As Chair, my responsibility was to lead a process that would give Assembly members the tools and support they would need to come to a well-informed decision. And, just as important, my role was to facilitate a neutral and transparent process that would inspire the confidence of members and the public in how the Assembly reached that decision.

The Assembly members constantly amazed me with their enthusiasm and deep commitment to the task they were given. Throughout the eight-month process, not one member withdrew from the Assembly. Members applied themselves to learning about electoral systems. They talked to people in their communities about the work of the Assembly and chaired public consultation meetings. Some members read hundreds of written submissions. Others participated on working groups to advise on the Assembly process or to do more research in specific areas. Many used an online forum to share information and discuss issues between meetings.
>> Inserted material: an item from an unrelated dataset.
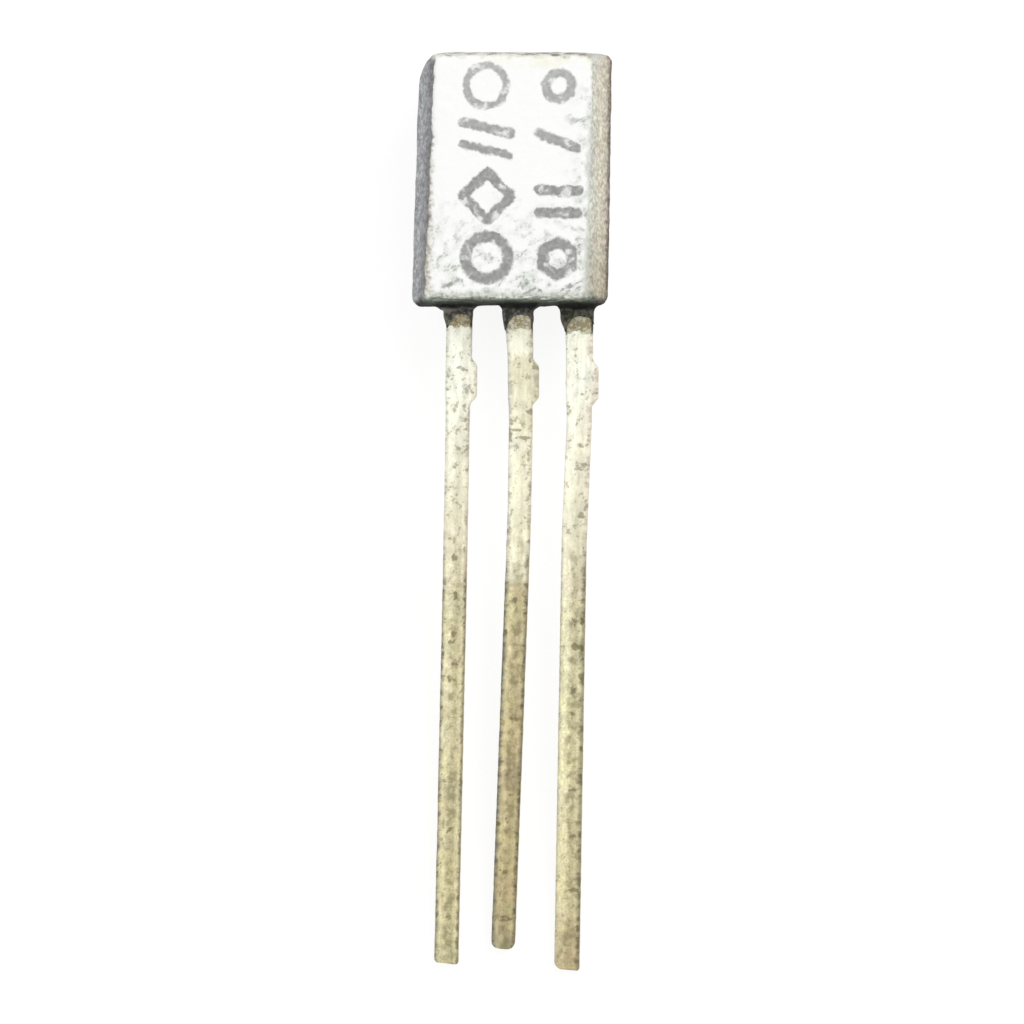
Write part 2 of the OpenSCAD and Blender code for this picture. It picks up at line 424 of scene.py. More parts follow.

By the time the Assembly began its deliberations in February, it had become a community of people who cared about one another and never lost sight of their common objective: choosing the best electoral system for Ontario. Assembly members approached their deliberations with open minds, respect for different points of view, and in the spirit of the best kind of collective problem-solving. They inspired the members of the public who came to see them at work, and they inspired me.

The Assembly members often expressed their gratitude for the support they received from the Citizens’ Assembly Secretariat staff, the learning team, and so many other organizations and individuals who provided advice and participated in the process. My space in this report isn’t nearly enough to thank everyone adequately.

The Secretariat was a talented and dedicated team. Staff worked tirelessly to provide members with whatever they needed to get the job done. Our Academic Director, Dr.Jonathan Rose,headed up the learning program. He recruited small-group facilitators who played a vital role working with the members, and assembled a group of external electoral system experts who provided ongoing feedback and advice.

On behalf of the Assembly, I want to thank the government for creating the Assembly and for respecting its independence. We are also grateful to the former Select Committee on Electoral Reform, which developed eight of the principles that guided
the Assembly's work, and to Elections Ontario, which created and led the selection process for Assembly members.

The Assembly worked with many others to ensure that its process was transparent and that it engaged as many people as possible in the discussion. Our thanks to TVOntario, Seneca College, Osgoode Hall Law School of York University, the Social Planning Network of Ontario, and to many others,too numerous to mention here but greatly appreciated.

Members of the Assembly are especially grateful to the citizens who came to observe their weekend meetings, participated in the consultation meetings, or put time and effort into written submissions. All of them enriched the discussion of electoral systems and the principles that underlie them.

Now, I encourage all Ontario citizens to participate in the discussion and, on the day of the referendum, to be heard.